Problem to solve: Count, in the entries, the lines with "mode". Answer with the number only.

Raw records:
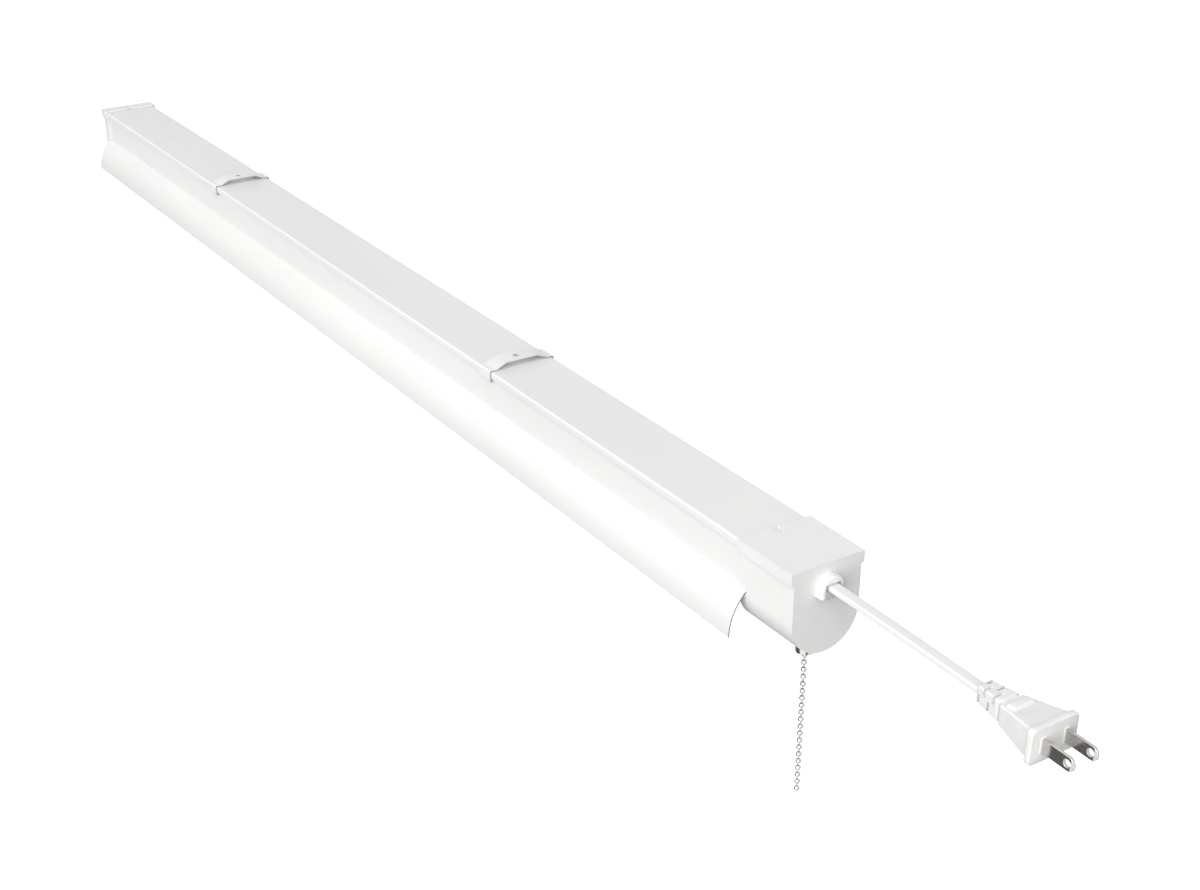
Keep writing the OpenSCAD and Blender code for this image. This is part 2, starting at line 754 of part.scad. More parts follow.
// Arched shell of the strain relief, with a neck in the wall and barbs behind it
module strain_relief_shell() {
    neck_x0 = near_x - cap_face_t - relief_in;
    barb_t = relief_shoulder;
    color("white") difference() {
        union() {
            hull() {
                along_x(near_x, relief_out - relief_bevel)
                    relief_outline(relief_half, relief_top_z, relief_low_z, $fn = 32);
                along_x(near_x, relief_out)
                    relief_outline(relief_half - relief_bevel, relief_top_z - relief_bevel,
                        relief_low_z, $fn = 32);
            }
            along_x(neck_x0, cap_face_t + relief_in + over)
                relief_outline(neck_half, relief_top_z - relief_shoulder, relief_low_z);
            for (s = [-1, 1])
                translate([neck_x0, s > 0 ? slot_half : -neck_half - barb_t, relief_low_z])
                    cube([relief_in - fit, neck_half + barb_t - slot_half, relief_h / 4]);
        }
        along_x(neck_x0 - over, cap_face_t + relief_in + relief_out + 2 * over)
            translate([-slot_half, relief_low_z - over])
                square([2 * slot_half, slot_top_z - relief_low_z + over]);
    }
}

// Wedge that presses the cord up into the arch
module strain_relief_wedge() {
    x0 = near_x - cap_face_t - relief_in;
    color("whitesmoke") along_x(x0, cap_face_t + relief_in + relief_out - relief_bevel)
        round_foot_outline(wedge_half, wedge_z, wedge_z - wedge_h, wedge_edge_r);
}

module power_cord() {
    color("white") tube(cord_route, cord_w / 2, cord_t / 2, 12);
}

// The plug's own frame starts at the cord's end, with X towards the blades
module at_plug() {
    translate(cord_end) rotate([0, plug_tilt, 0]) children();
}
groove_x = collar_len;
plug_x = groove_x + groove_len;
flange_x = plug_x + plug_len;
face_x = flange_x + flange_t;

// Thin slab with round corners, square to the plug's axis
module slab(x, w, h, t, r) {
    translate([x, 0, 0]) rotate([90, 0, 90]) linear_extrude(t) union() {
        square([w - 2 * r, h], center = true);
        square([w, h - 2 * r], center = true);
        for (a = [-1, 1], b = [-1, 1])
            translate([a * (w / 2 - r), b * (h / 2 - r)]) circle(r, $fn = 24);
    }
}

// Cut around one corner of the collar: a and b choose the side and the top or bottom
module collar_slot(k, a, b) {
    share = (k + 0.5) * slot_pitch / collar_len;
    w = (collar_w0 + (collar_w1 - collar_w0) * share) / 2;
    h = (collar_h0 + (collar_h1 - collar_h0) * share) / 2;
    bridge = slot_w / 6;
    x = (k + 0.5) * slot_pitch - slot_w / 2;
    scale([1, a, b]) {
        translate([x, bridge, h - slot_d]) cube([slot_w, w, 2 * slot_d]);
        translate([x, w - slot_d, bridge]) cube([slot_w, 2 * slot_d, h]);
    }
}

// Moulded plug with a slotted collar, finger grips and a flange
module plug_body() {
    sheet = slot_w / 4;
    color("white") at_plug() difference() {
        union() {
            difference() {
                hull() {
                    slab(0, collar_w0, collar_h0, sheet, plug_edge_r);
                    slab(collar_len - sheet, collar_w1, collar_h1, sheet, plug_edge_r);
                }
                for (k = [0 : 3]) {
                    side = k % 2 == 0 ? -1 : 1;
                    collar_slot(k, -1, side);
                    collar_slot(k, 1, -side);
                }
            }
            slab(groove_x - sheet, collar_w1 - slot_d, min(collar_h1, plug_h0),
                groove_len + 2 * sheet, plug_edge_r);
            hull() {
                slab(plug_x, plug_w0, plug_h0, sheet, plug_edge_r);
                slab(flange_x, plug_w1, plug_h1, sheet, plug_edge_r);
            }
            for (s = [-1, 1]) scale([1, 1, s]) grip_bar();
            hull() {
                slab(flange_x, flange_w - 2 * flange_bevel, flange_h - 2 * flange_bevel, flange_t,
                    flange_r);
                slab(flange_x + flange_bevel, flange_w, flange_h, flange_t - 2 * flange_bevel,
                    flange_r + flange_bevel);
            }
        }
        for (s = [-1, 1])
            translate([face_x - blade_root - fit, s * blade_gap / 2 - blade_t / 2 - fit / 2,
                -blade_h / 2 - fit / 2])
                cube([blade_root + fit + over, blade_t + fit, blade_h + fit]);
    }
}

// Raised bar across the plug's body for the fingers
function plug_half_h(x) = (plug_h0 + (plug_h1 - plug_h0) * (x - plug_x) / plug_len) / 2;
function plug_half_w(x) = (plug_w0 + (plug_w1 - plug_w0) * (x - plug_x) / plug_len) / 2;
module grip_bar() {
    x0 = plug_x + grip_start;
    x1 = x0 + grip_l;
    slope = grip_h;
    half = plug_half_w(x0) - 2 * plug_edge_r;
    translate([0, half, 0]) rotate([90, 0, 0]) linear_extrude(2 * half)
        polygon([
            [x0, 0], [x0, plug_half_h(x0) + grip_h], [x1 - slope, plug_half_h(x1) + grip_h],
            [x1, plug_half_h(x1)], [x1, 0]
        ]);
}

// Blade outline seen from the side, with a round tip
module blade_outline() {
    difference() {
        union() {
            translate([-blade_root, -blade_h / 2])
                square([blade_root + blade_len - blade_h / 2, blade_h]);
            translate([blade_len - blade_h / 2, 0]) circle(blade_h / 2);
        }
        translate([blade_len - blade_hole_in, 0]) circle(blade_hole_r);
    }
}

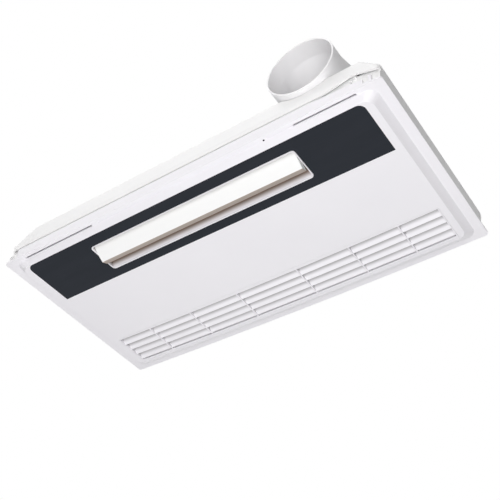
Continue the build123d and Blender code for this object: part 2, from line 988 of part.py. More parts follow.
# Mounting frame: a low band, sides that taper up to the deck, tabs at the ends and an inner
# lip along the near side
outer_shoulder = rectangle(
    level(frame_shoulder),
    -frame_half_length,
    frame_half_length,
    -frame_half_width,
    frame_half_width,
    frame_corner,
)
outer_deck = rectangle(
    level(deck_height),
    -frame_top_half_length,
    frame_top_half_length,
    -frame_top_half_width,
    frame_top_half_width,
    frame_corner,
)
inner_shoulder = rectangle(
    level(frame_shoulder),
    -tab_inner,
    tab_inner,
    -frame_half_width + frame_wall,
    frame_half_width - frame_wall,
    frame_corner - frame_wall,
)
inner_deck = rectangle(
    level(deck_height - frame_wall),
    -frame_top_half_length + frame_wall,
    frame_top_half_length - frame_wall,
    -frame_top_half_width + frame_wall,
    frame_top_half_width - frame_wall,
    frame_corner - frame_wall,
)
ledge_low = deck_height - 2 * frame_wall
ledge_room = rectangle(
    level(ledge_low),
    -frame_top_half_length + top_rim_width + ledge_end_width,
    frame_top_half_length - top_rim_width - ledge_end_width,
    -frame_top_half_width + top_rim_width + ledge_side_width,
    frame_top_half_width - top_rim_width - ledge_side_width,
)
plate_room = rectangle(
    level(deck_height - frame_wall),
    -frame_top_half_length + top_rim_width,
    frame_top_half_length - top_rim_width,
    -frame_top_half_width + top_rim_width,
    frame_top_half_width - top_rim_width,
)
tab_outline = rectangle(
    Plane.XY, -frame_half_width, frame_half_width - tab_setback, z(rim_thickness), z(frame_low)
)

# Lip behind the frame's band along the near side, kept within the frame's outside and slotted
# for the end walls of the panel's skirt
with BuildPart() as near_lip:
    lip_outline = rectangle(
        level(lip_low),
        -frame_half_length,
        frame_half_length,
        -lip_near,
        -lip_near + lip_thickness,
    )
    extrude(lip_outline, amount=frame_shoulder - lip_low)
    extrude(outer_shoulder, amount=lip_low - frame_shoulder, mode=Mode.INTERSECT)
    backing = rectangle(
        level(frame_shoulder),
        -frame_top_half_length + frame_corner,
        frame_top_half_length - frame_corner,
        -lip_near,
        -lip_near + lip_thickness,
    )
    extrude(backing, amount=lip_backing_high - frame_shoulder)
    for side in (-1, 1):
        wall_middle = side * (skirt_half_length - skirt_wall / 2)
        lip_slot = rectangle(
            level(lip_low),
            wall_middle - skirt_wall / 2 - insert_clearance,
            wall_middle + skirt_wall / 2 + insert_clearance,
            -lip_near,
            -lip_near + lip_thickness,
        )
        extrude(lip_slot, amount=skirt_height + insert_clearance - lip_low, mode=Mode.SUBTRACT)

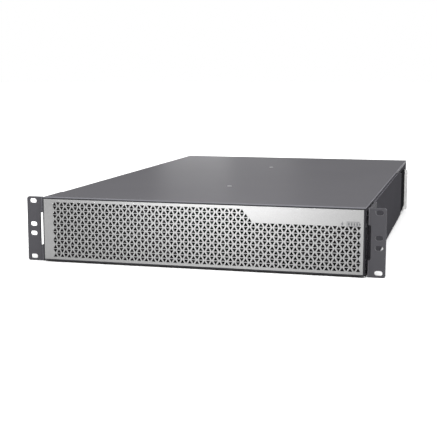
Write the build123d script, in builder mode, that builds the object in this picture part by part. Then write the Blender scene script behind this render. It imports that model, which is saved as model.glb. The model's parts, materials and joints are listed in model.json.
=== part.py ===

Solution to this problem: 3